### Information provided
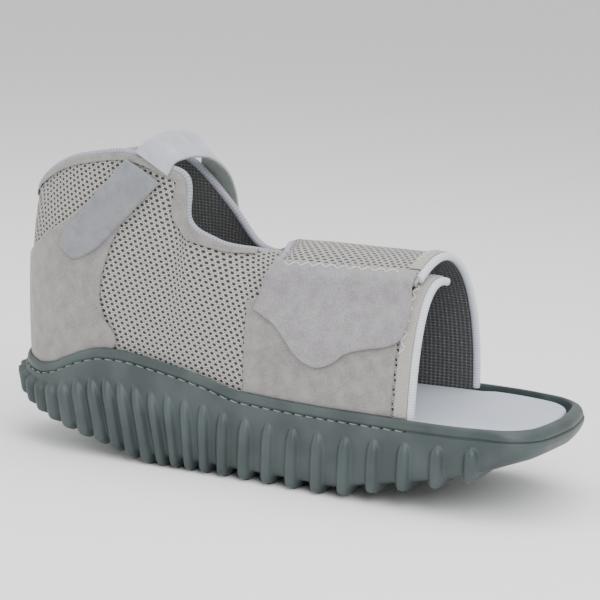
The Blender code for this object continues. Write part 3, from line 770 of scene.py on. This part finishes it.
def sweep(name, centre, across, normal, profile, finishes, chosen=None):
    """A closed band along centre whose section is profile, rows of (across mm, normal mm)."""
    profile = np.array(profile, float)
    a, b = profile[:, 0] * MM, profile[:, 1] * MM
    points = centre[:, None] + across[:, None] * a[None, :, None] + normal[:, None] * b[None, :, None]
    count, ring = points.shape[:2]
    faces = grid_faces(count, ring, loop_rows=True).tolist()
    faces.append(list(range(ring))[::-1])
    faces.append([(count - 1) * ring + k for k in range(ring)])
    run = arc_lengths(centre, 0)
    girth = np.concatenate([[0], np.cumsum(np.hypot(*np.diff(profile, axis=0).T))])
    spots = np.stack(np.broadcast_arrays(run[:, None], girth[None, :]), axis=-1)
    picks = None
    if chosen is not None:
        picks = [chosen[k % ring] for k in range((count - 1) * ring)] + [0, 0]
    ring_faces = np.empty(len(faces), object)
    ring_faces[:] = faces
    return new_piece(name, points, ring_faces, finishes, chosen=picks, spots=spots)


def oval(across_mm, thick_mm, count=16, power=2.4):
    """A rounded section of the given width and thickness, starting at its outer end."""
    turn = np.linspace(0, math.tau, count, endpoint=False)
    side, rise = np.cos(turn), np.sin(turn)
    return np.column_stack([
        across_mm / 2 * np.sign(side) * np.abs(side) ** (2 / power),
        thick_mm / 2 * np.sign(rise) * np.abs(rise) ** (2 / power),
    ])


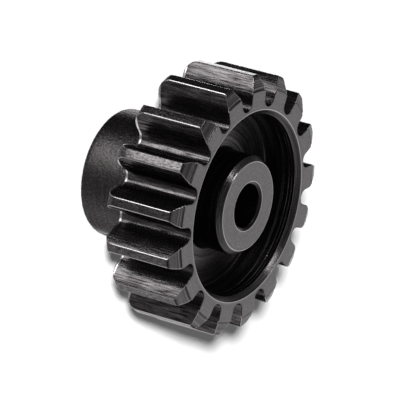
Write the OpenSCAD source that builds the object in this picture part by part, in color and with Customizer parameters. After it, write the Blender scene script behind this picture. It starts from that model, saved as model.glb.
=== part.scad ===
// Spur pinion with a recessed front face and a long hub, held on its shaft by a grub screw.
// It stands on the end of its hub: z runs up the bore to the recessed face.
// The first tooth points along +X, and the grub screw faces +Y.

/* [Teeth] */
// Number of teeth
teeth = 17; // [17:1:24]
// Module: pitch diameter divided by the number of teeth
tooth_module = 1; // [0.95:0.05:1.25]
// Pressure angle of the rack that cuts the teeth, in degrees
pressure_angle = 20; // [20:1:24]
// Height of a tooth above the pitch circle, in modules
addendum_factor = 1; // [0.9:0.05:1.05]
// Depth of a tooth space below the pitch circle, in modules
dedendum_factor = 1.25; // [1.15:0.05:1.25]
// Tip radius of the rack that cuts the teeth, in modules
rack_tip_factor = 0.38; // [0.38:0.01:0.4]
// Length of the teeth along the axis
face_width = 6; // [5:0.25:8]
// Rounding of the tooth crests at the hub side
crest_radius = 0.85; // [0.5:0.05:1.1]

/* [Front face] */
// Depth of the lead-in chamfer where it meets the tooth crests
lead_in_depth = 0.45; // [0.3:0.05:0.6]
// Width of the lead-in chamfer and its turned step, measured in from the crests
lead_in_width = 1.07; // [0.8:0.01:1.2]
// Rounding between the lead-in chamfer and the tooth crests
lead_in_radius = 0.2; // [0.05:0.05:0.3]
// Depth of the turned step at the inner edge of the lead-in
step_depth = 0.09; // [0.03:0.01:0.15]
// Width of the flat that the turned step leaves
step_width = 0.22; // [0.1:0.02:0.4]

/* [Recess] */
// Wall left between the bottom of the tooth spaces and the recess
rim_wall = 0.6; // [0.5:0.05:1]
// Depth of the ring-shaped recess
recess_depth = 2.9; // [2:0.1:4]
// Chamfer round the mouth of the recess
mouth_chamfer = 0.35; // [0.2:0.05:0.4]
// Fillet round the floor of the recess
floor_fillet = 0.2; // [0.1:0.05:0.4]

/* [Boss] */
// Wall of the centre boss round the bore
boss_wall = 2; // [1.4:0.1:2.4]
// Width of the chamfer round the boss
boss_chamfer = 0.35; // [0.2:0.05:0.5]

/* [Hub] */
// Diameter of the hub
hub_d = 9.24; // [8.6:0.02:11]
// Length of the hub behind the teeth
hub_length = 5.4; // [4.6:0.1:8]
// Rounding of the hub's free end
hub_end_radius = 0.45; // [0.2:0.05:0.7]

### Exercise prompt
Exactly as written, please output every entry.

### Correct result
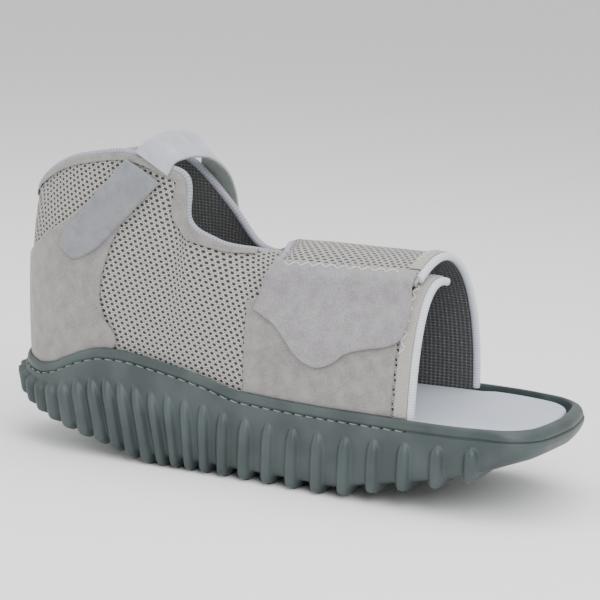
The Blender code for this object continues. Write part 3, from line 770 of scene.py on. This part finishes it.
def sweep(name, centre, across, normal, profile, finishes, chosen=None):
    """A closed band along centre whose section is profile, rows of (across mm, normal mm)."""
    profile = np.array(profile, float)
    a, b = profile[:, 0] * MM, profile[:, 1] * MM
    points = centre[:, None] + across[:, None] * a[None, :, None] + normal[:, None] * b[None, :, None]
    count, ring = points.shape[:2]
    faces = grid_faces(count, ring, loop_rows=True).tolist()
    faces.append(list(range(ring))[::-1])
    faces.append([(count - 1) * ring + k for k in range(ring)])
    run = arc_lengths(centre, 0)
    girth = np.concatenate([[0], np.cumsum(np.hypot(*np.diff(profile, axis=0).T))])
    spots = np.stack(np.broadcast_arrays(run[:, None], girth[None, :]), axis=-1)
    picks = None
    if chosen is not None:
        picks = [chosen[k % ring] for k in range((count - 1) * ring)] + [0, 0]
    ring_faces = np.empty(len(faces), object)
    ring_faces[:] = faces
    return new_piece(name, points, ring_faces, finishes, chosen=picks, spots=spots)


def oval(across_mm, thick_mm, count=16, power=2.4):
    """A rounded section of the given width and thickness, starting at its outer end."""
    turn = np.linspace(0, math.tau, count, endpoint=False)
    side, rise = np.cos(turn), np.sin(turn)
    return np.column_stack([
        across_mm / 2 * np.sign(side) * np.abs(side) ** (2 / power),
        thick_mm / 2 * np.sign(rise) * np.abs(rise) ** (2 / power),
    ])


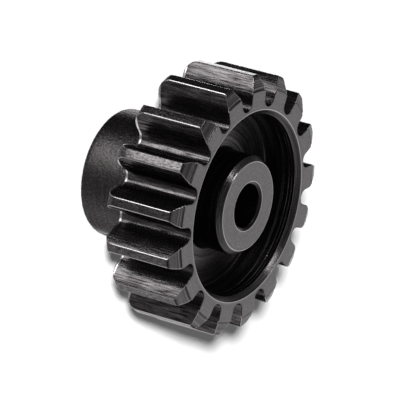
Write the OpenSCAD source that builds the object in this picture part by part, in color and with Customizer parameters. After it, write the Blender scene script behind this picture. It starts from that model, saved as model.glb.
=== part.scad ===
// Spur pinion with a recessed front face and a long hub, held on its shaft by a grub screw.
// It stands on the end of its hub: z runs up the bore to the recessed face.
// The first tooth points along +X, and the grub screw faces +Y.

/* [Teeth] */
// Number of teeth
teeth = 17; // [17:1:24]
// Module: pitch diameter divided by the number of teeth
tooth_module = 1; // [0.95:0.05:1.25]
// Pressure angle of the rack that cuts the teeth, in degrees
pressure_angle = 20; // [20:1:24]
// Height of a tooth above the pitch circle, in modules
addendum_factor = 1; // [0.9:0.05:1.05]
// Depth of a tooth space below the pitch circle, in modules
dedendum_factor = 1.25; // [1.15:0.05:1.25]
// Tip radius of the rack that cuts the teeth, in modules
rack_tip_factor = 0.38; // [0.38:0.01:0.4]
// Length of the teeth along the axis
face_width = 6; // [5:0.25:8]
// Rounding of the tooth crests at the hub side
crest_radius = 0.85; // [0.5:0.05:1.1]

/* [Front face] */
// Depth of the lead-in chamfer where it meets the tooth crests
lead_in_depth = 0.45; // [0.3:0.05:0.6]
// Width of the lead-in chamfer and its turned step, measured in from the crests
lead_in_width = 1.07; // [0.8:0.01:1.2]
// Rounding between the lead-in chamfer and the tooth crests
lead_in_radius = 0.2; // [0.05:0.05:0.3]
// Depth of the turned step at the inner edge of the lead-in
step_depth = 0.09; // [0.03:0.01:0.15]
// Width of the flat that the turned step leaves
step_width = 0.22; // [0.1:0.02:0.4]

/* [Recess] */
// Wall left between the bottom of the tooth spaces and the recess
rim_wall = 0.6; // [0.5:0.05:1]
// Depth of the ring-shaped recess
recess_depth = 2.9; // [2:0.1:4]
// Chamfer round the mouth of the recess
mouth_chamfer = 0.35; // [0.2:0.05:0.4]
// Fillet round the floor of the recess
floor_fillet = 0.2; // [0.1:0.05:0.4]

/* [Boss] */
// Wall of the centre boss round the bore
boss_wall = 2; // [1.4:0.1:2.4]
// Width of the chamfer round the boss
boss_chamfer = 0.35; // [0.2:0.05:0.5]

/* [Hub] */
// Diameter of the hub
hub_d = 9.24; // [8.6:0.02:11]
// Length of the hub behind the teeth
hub_length = 5.4; // [4.6:0.1:8]
// Rounding of the hub's free end
hub_end_radius = 0.45; // [0.2:0.05:0.7]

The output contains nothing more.